-- BEGIN Data excerpts --
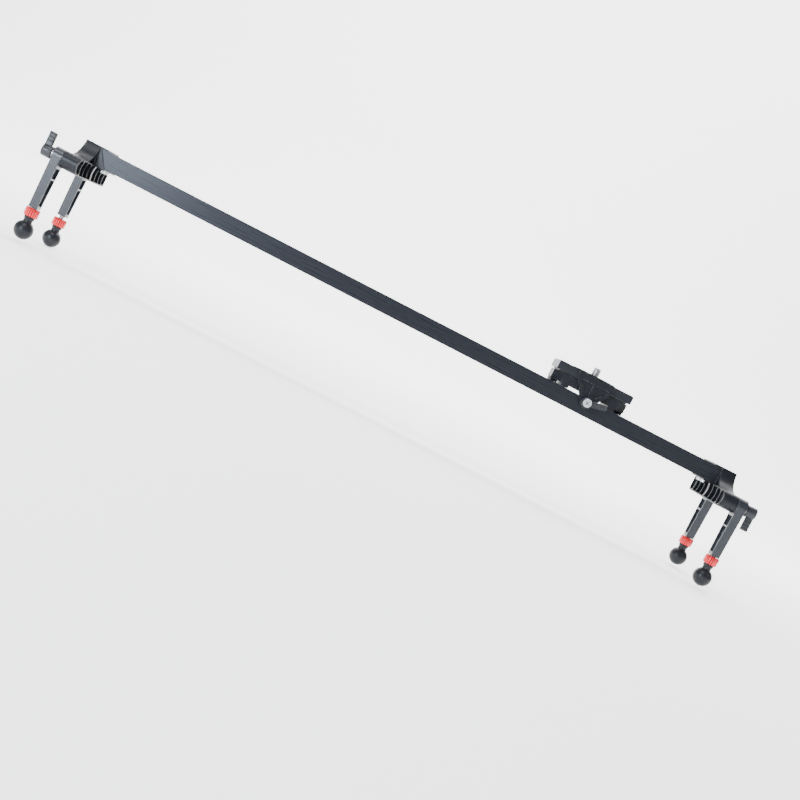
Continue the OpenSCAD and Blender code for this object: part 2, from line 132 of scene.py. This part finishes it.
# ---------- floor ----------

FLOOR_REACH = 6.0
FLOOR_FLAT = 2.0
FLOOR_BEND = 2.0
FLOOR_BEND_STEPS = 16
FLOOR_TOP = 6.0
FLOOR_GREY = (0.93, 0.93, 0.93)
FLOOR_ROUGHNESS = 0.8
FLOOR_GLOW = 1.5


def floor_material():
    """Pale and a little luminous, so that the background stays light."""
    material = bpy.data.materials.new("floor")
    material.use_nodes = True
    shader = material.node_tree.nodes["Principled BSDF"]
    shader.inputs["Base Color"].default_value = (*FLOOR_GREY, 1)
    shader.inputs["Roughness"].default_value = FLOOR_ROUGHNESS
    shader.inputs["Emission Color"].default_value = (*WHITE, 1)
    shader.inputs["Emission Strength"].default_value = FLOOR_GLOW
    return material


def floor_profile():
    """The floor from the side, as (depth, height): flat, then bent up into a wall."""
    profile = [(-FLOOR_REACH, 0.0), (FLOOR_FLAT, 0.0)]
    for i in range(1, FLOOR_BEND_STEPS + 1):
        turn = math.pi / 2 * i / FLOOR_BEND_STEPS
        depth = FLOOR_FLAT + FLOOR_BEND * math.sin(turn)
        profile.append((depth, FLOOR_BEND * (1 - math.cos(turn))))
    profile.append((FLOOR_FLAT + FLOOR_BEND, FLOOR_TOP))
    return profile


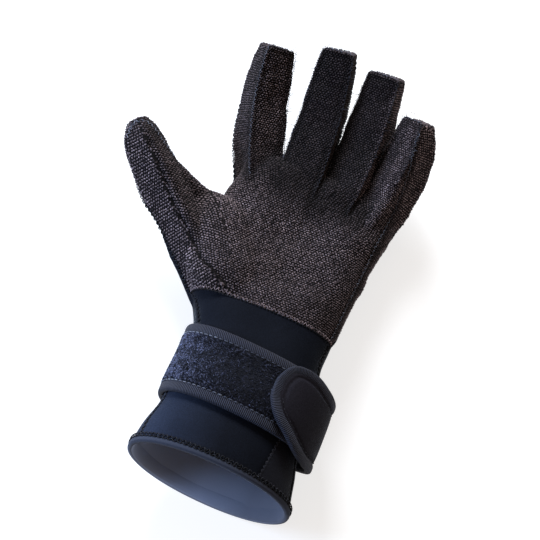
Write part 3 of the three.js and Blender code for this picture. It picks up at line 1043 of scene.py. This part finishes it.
-- END Data excerpts --
» **Task brief**:
Starting with the first line of the data above, copy each line exactly until you reach the line with "FLOOR_GLOW = 1.5"; include that line as well.

» **Answer to this problem**:
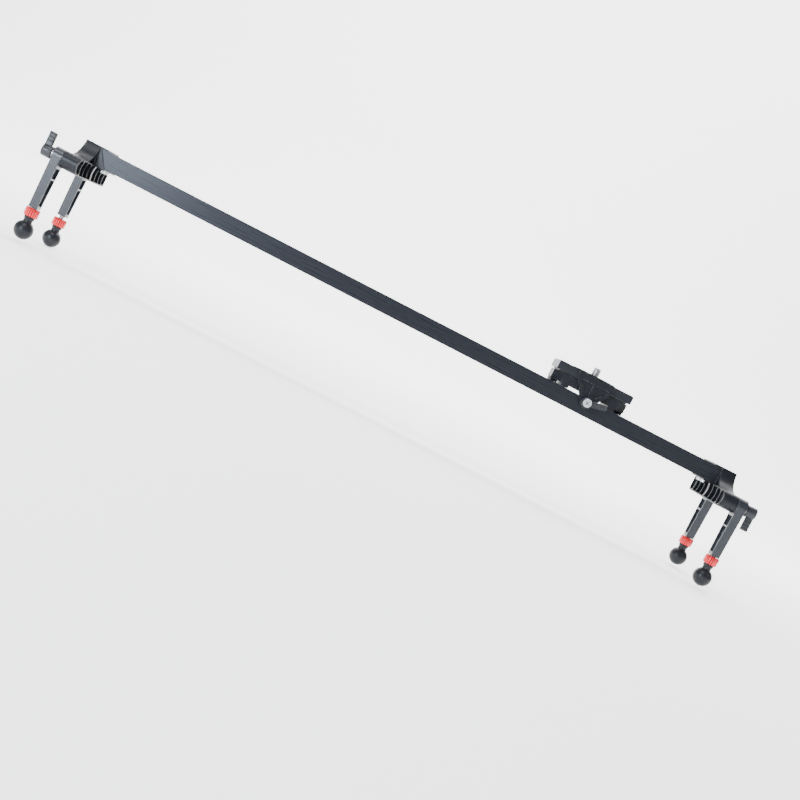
Continue the OpenSCAD and Blender code for this object: part 2, from line 132 of scene.py. This part finishes it.
# ---------- floor ----------

FLOOR_REACH = 6.0
FLOOR_FLAT = 2.0
FLOOR_BEND = 2.0
FLOOR_BEND_STEPS = 16
FLOOR_TOP = 6.0
FLOOR_GREY = (0.93, 0.93, 0.93)
FLOOR_ROUGHNESS = 0.8
FLOOR_GLOW = 1.5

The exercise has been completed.